In a gist, the external USB sound card fires up to 32-bit / 384 kHz PCM playback at 130 dB DNR, and features dual Cirrus Logic CS43198 DACs, our custom-designed, fully balanced Xamp headphone bi-amplifier, and customizable DSP EQ functions.
Featuring not one, but two Cirrus Logic CS43198 DACs on the Sound Blaster X5, be ready for exceptionally high-resolution lossless playback in 32-bit / 384 kHz over PCM with ultra-high dynamic range of up to 130 dB DNR. These DACs are also capable of decoding audio formats in DoP128 and DSD256 to deliver high-fidelity audio streaming and acoustic details you cannot miss.
To enhance the Sound Blaster X5 for smoother operability, the dual microcontroller unit (MCU) design also serves to minimize inter-dependency between major components, reducing the risk of a single point of failure. This allows for improved efficiency with quicker response time between user interaction and device control, and boosts overall product performance.
Have a go at silky smooth audio that satisfies even the most demanding desires of pro-audio users! Sound Blaster X5 is equipped with our custom-designed Xamp discrete headphone bi-amplifier technology that drives each earcup individually via 3 stages of amplification circuits.
This external sound card works with a wide range of headphones, with the capability to drive studio-grade headphones of up to 600Ω, including the most demanding high-end, open-back planar-magnetic headphones, as well as sensitive IEMs, with an ultra-low 1Ω headphone output impedance.
How? Our Xamp technology works in tandem with the dual DAC ensemble to amplify the audio signals of the left and right earcups independently.
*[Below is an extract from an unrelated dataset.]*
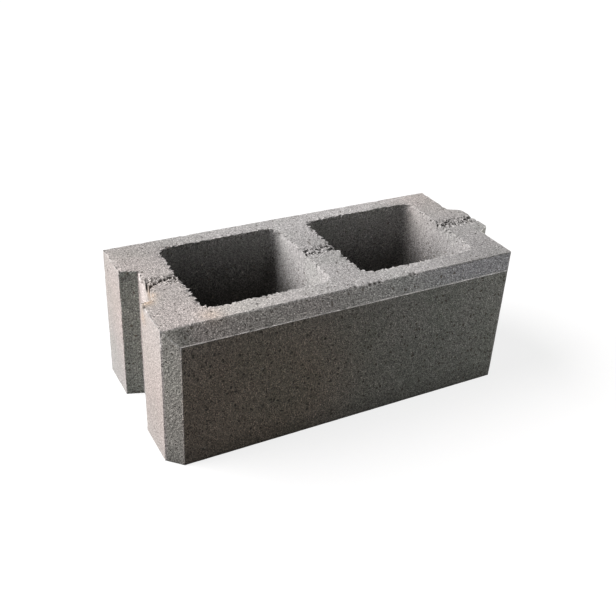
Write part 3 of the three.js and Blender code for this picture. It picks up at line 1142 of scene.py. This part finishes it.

This arrangement eliminates noise caused by in-circuit interference and keeps crosstalk to a minimum. The fully balanced audio can then be delivered through a 4.4 mm gold-plated headphones output connector for an accurate reproduction of the original audio content in its purest and authentic form, ensuring nothing but fidelity to satisfy your inner audiophile's desires.
It also supports virtual surround on your headphones, deploying HRTF (head-related transfer function) algorithms onto audio streams for immersive, theater-like audio envelopment with realistic spatial audio positioning, to whichever content you choose indulge in.